Debbie Harry fiel der Ende der Siebzigerjahre mit Blondie errungene Ruhm nicht in den Schoß. Die 1945 geborene Sängerin nutzte die Punk-Szene rund um den New Yorker Club CBGB's vielmehr als ihre zweite Chance. 1968 hatte sie bei der Hippie-Band "The Wind in the Willows" nur eine, wie sie selbst schreibt, "dekorative" Rolle spielen dürfen. Ihre spätere Neudeutung des wasserstoffblonden Archetyps der Marilyn Monroe beschreibt sie als eine Form der Selbstermächtigung: "Das war eine der Qualitäten, die ich mitbrachte. Dieser vom Kino geprägte weibliche Glamour war noch nie von der Leitfigur einer Rockband verkörpert worden. Ich fühlte mich Filmstars immer sehr verbunden.
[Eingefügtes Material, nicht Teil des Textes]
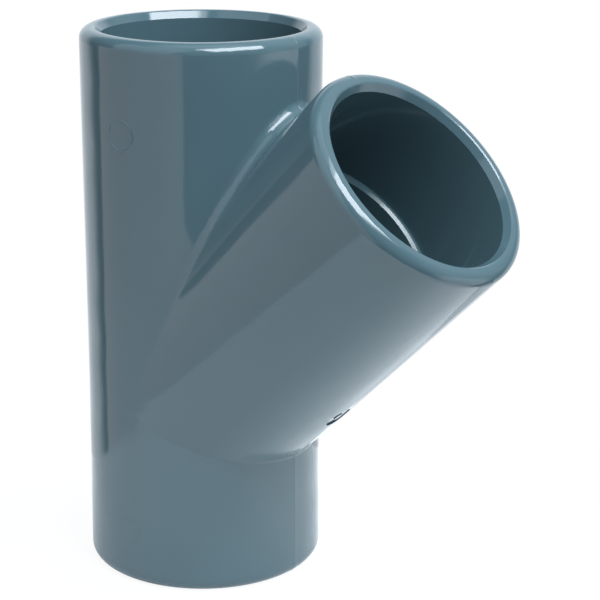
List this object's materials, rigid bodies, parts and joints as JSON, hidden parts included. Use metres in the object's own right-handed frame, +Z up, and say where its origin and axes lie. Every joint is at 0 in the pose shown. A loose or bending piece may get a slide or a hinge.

Unterbewertung des eigenen künstlerischen Beitrags
Was an "Face It" manchmal überrascht, ist Debbie Harrys Unterbewertung ihres eigenen künstlerischen Beitrags. Etwa, wenn sie ihren spontan geschriebenen Text zum Hit "Atomic" erklärt: "Ich begann direkt, überwiegend Quatsch aufzuschreiben und mir einen Spaß aus der Sache zu machen. Ich hätte nie gedacht, dass irgendetwas davon hängen bleiben könnte."
Rückblickend erscheint "Atomic" tatsächlich als perfekte Reflexion des Endzeit-Hedonismus der Ära der nuklearen Bedrohung. Die wirklich große Offenbarung von Debbie Harrys Buch steckt allerdings weder in der Analyse ihrer Kunst, noch in den Sex- und Drogengeschichten, sondern in ihren ungeschönt rohen Beschreibungen der Härten des Lebens im New York jener Zeit. Dafür allein lohnt die Lektüre.